— Start of SUPPLIED DATA —
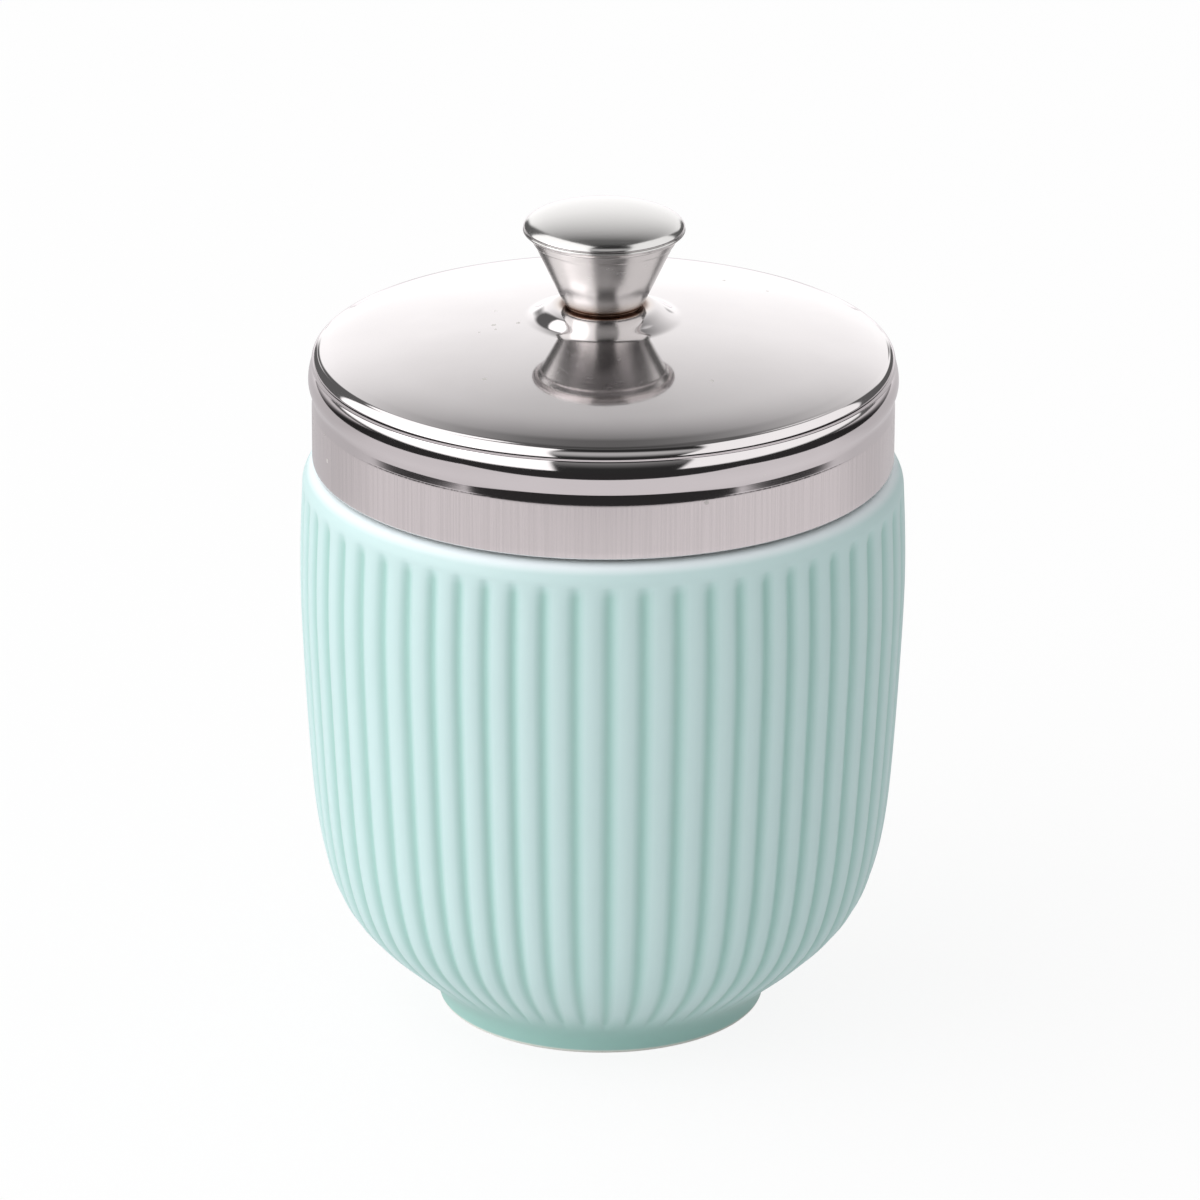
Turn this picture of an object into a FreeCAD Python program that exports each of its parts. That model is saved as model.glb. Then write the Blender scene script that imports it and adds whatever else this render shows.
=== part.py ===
import FreeCAD, Part
import math
import os

# Egg coddler: a fluted porcelain cup closed by a polished screw-on steel lid with a cone-shaped knob.
# Millimetres. +Z is up, the origin is the centre of the foot's rest plane, and the axis is Z.

# Cup, outside
BODY_R = 32.5          # rib crests at the widest place
BODY_WIDEST_Z = 50.0
FOOT_R = 17.65
FOOT_RISE = 3.3        # height of the foot ring up to the body
FOOT_FLARE = 1.5       # how far the foot ring widens before it meets the body
FOOT_EDGE = 0.5        # rounding of the rest face's outer edge and of the hollow's edge
FOOT_BAND = 3.2        # width of the foot ring
FOOT_HOLLOW = 2.0      # depth of the hollow under the cup
RIB_COUNT = 60
RIB_DEPTH = 0.42       # valley below crest on the wall
RIB_DEPTH_LOW = 0.26   # the same near the foot, where the ribs are narrow
RIB_SECTIONS = (0.0, 1.3, 4.4, 6.4, 8.4, 11.5, 16.5, 25.0)   # above the foot ring
RIB_TOP_Z = 59.2
RIB_FADE_TOP = 1.9     # the ribs' rounded upper ends
RIB_FADE_LOW = 1.3
LEDGE_Z = 61.75        # flat ledge that the lid's skirt stands over
SHOULDER_W = 2.4       # how far the shoulder rounds inward to the ledge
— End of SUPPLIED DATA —
Make an exact copy of all the data.

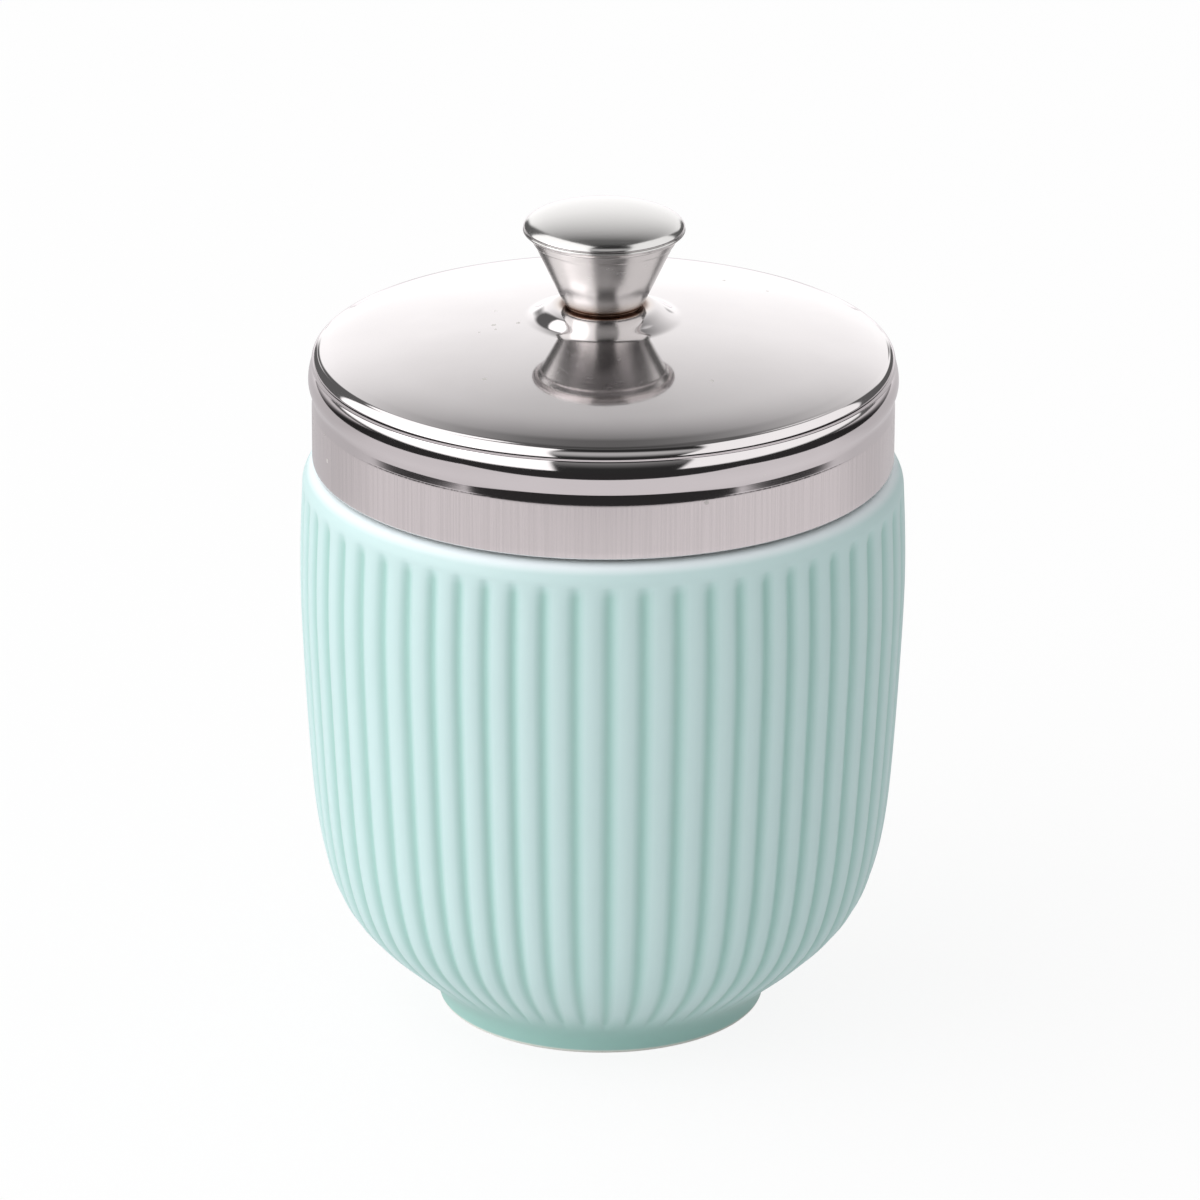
Turn this picture of an object into a FreeCAD Python program that exports each of its parts. That model is saved as model.glb. Then write the Blender scene script that imports it and adds whatever else this render shows.
=== part.py ===
import FreeCAD, Part
import math
import os

# Egg coddler: a fluted porcelain cup closed by a polished screw-on steel lid with a cone-shaped knob.
# Millimetres. +Z is up, the origin is the centre of the foot's rest plane, and the axis is Z.

# Cup, outside
BODY_R = 32.5          # rib crests at the widest place
BODY_WIDEST_Z = 50.0
FOOT_R = 17.65
FOOT_RISE = 3.3        # height of the foot ring up to the body
FOOT_FLARE = 1.5       # how far the foot ring widens before it meets the body
FOOT_EDGE = 0.5        # rounding of the rest face's outer edge and of the hollow's edge
FOOT_BAND = 3.2        # width of the foot ring
FOOT_HOLLOW = 2.0      # depth of the hollow under the cup
RIB_COUNT = 60
RIB_DEPTH = 0.42       # valley below crest on the wall
RIB_DEPTH_LOW = 0.26   # the same near the foot, where the ribs are narrow
RIB_SECTIONS = (0.0, 1.3, 4.4, 6.4, 8.4, 11.5, 16.5, 25.0)   # above the foot ring
RIB_TOP_Z = 59.2
RIB_FADE_TOP = 1.9     # the ribs' rounded upper ends
RIB_FADE_LOW = 1.3
LEDGE_Z = 61.75        # flat ledge that the lid's skirt stands over
SHOULDER_W = 2.4       # how far the shoulder rounds inward to the ledge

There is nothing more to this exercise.